Page MenuHomePhabricator

Test and upgrade Kafka clusters to Openjdk 17
Closed, DeclinedPublic

Description

In order to make the Kafka upgrade easier, it would be really convenient if all clusters ran openjdk-17. We are currently running openjdk-8 with Kafka 1.1, but we have never really tested if the new version worked fine.

We could do the following:

  • Move kafka test to JDK 17 and observe clear issues between brokers and with simple clients. Any severe error would mark this option as no-go.
  • Upgrade a canary host on each production cluster, and observe for regressions or issues reported by clients.
  • Complete the upgrade in nothing comes up.

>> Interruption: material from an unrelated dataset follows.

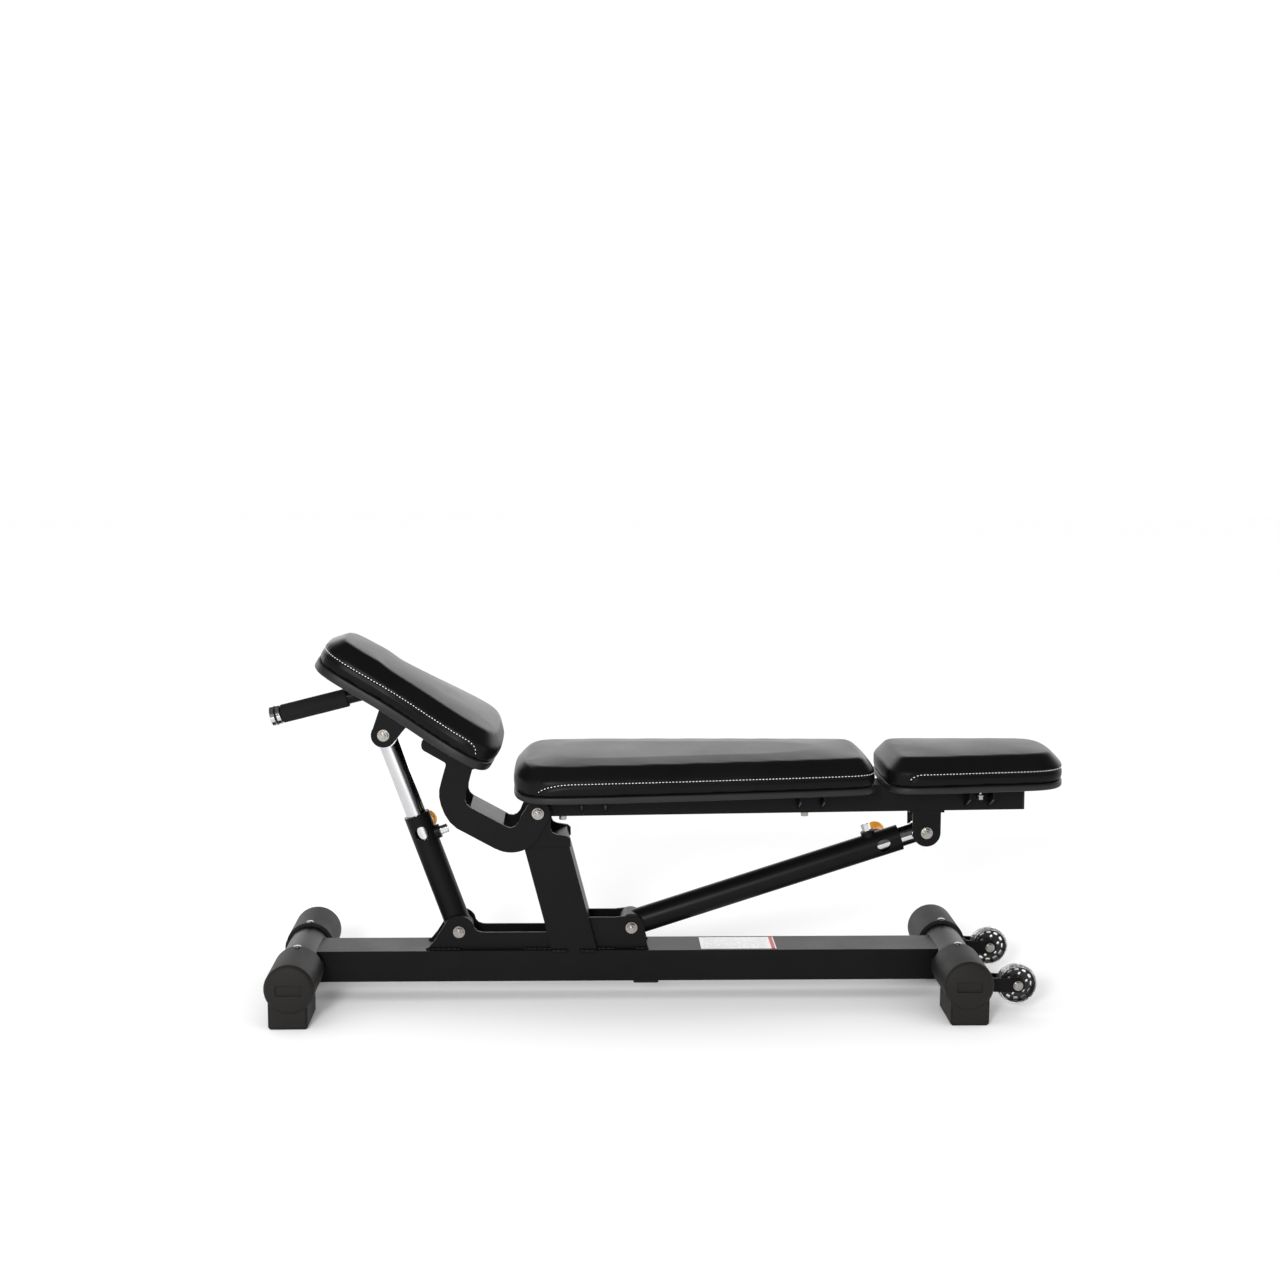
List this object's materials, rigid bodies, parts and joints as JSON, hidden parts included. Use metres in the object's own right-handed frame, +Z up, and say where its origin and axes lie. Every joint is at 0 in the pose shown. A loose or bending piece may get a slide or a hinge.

Running all kafka clusters on JDK 17 would allow us to also upgrade to Bookworm without much issues, without having to upgrade Kafka beforehand (Bullseye deprecation happens in August).

Related Objects

StatusSubtypeAssignedTask
OpenNone
DeclinedNone

Event Timeline

On kafka-test1006 I manually installed openjdk/jre 17 and modified JAVA_HOME in /etc/default/kafka. I found the following issues before being able to start the broker:

/usr/bin/kafka-run-class:

#JAVA_MAJOR_VERSION=$($JAVA -version 2>&1 | sed -E -n 's/.* version "([^.-]*).*"/\1/p')
#if [[ "$JAVA_MAJOR_VERSION" -ge "9" ]] ; then
KAFKA_GC_LOG_OPTS="-Xlog:gc*:file=$LOG_DIR/$GC_LOG_FILE_NAME:time,tags:filecount=10,filesize=102400"
#else
#  KAFKA_GC_LOG_OPTS="-Xloggc:$LOG_DIR/$GC_LOG_FILE_NAME -verbose:gc -XX:+PrintGCDetails -XX:+PrintGCDateStamps -XX:+PrintGCTimeStamps -XX:+UseGCLogFileRotation -XX:NumberOfGCLogFiles=10 -XX:GCLogFileSize=100M"
#fi

By default it seems that some GC options are added, that we then override via KAFKA_OPTS in /etc/default/kafka. IIUC the JAVA_MAJOR_VERSION line is not correct, and without the comments that I added above the codes ends up in the else branch for KAFKA_GC_LOG_OPTS, ending up in the JVM refusing to start for non compatible parameters.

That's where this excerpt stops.